‘If the war is lost, then it is of no concern to me if the people perish in it.’ Bruno Ganz, who not so much portrays Hitler as becomes him in Bernd Eichinger’s 2004 film Der Untergang (Downfall), spits the Führer’s nihilist venom so convincingly that the fundamental insanity of Nazism is at once laid bare, even to his closest collaborators. The madness of Nazism is now merely Hitler himself, and when on 30 April Ganz/Hitler, entombed in the Führerbunker, shoots himself, the film’s tension is at once gone. What follows is just rats fleeing the hole; and the rest, as it were, is silence.
But it was not. VE (Victory in Europe) Day was not celebrated in London until 8 May, and in Moscow on 9 May. What happened in those last ten days of the war, ‘after Hitler’?

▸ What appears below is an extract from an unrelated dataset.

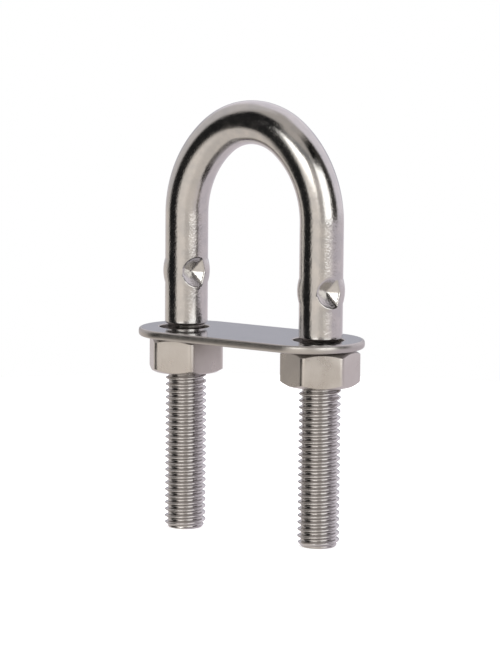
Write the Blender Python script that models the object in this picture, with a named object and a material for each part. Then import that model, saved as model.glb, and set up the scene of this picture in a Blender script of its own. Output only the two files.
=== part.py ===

The stories have long been told, beginning with Hugh Trevor-Roper’s semi-official The Last Days of Hitler, but this ambitious book attempts to draw together the many threads during the period of the empty tomb. The author is steeped in the more Wagnerian aspects of the war, though the repulse of German forces from Moscow at the end of 1941 was surely not, as he claims, ‘the Führer’s first significant defeat’, for what otherwise was the failure to subdue Britain in 1940? Michael Jones wishes to show the reason for and significance of the two VE Days — divisions which nearly caused a fatal rift between the Allies, a ‘crisis largely hidden from public view and in the event… successfully mastered’.
The Yalta conference of the ‘big three’ (Stalin, Roosevelt and Churchill) in February 1945 had agreed the occupation zones in Germany, and the armies had advanced according to those arrangements, but by May mutual suspicion was gaining the upper hand, especially after Roosevelt’s death on 12 April.